--- START OF Items ---

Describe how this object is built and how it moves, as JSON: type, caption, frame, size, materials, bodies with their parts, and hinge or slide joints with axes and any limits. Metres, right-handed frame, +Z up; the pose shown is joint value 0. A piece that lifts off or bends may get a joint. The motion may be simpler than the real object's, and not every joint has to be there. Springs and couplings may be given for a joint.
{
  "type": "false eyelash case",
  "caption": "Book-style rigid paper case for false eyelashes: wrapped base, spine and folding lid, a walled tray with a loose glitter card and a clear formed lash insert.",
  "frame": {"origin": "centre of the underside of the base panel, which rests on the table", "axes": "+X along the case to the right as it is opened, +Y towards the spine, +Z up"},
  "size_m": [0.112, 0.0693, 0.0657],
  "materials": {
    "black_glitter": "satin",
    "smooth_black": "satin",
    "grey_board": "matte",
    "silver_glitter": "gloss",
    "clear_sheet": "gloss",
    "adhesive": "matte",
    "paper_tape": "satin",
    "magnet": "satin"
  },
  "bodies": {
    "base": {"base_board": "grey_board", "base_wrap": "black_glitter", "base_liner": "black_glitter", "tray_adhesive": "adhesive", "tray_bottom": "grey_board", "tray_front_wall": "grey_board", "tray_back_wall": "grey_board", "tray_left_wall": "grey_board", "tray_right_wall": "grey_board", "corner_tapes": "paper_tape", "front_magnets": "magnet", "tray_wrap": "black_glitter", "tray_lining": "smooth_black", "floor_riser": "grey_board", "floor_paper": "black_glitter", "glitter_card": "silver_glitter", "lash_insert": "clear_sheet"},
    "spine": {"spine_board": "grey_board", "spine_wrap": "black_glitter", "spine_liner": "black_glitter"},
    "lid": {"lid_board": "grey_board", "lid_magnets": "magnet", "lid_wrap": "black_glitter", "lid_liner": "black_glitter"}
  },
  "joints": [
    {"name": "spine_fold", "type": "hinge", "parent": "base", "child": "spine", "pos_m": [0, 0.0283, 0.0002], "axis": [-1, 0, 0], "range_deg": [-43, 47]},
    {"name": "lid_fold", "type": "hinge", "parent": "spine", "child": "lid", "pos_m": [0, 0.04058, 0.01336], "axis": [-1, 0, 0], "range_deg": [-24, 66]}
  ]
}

--- END OF Items ---
--- START OF Items ---

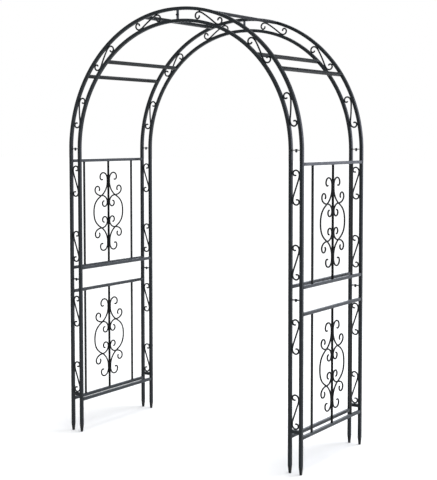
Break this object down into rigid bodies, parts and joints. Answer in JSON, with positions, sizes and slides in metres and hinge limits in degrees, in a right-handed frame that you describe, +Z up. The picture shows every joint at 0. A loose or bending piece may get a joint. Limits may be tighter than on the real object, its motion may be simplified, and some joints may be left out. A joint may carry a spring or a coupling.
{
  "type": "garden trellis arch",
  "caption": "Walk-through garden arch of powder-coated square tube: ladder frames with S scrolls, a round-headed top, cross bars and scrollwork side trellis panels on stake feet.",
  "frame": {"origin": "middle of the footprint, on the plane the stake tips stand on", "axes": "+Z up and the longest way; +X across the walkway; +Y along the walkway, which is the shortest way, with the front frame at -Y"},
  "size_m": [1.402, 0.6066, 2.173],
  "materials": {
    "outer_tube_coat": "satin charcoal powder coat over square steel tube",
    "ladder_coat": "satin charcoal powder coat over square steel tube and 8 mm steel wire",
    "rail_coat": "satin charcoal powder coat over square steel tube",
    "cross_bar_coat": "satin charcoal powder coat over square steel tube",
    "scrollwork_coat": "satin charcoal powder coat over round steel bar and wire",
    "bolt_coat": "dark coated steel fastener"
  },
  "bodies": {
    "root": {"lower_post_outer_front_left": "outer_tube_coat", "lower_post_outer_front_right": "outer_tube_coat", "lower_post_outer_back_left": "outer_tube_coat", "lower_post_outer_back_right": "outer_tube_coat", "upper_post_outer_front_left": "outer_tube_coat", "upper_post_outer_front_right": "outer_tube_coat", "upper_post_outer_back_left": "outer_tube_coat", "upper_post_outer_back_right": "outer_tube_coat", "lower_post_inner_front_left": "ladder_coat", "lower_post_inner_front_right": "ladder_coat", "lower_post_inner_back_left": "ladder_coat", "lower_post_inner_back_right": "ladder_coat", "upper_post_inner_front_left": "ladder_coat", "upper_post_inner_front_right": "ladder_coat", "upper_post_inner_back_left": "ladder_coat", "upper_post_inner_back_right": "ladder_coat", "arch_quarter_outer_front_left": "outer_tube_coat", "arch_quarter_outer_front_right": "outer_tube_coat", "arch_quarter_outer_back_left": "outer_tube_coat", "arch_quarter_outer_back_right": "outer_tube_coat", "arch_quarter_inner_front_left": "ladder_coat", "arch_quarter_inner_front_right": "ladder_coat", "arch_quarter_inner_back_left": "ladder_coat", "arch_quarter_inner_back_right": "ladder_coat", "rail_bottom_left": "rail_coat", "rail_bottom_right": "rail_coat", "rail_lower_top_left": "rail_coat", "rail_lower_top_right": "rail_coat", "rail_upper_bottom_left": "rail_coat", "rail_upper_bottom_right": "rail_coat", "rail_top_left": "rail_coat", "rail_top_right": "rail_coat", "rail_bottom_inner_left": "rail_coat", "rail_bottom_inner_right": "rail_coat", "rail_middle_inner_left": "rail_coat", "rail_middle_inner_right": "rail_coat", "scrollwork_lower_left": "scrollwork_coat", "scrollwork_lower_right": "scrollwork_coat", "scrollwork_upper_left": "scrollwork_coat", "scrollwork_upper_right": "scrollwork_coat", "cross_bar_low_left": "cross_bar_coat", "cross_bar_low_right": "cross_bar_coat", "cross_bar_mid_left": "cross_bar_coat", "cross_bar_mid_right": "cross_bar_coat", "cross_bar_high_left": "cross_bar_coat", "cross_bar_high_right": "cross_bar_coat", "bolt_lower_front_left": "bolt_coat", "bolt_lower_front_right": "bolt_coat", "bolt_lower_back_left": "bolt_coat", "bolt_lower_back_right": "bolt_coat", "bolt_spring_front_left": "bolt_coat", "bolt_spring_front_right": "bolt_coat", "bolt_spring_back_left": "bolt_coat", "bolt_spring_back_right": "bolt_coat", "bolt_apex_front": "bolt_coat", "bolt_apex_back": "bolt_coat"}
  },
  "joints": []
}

--- END OF Items ---

Short exercise
Count how many lines above carry the word "rigid". Only the number is required.

Task solution
2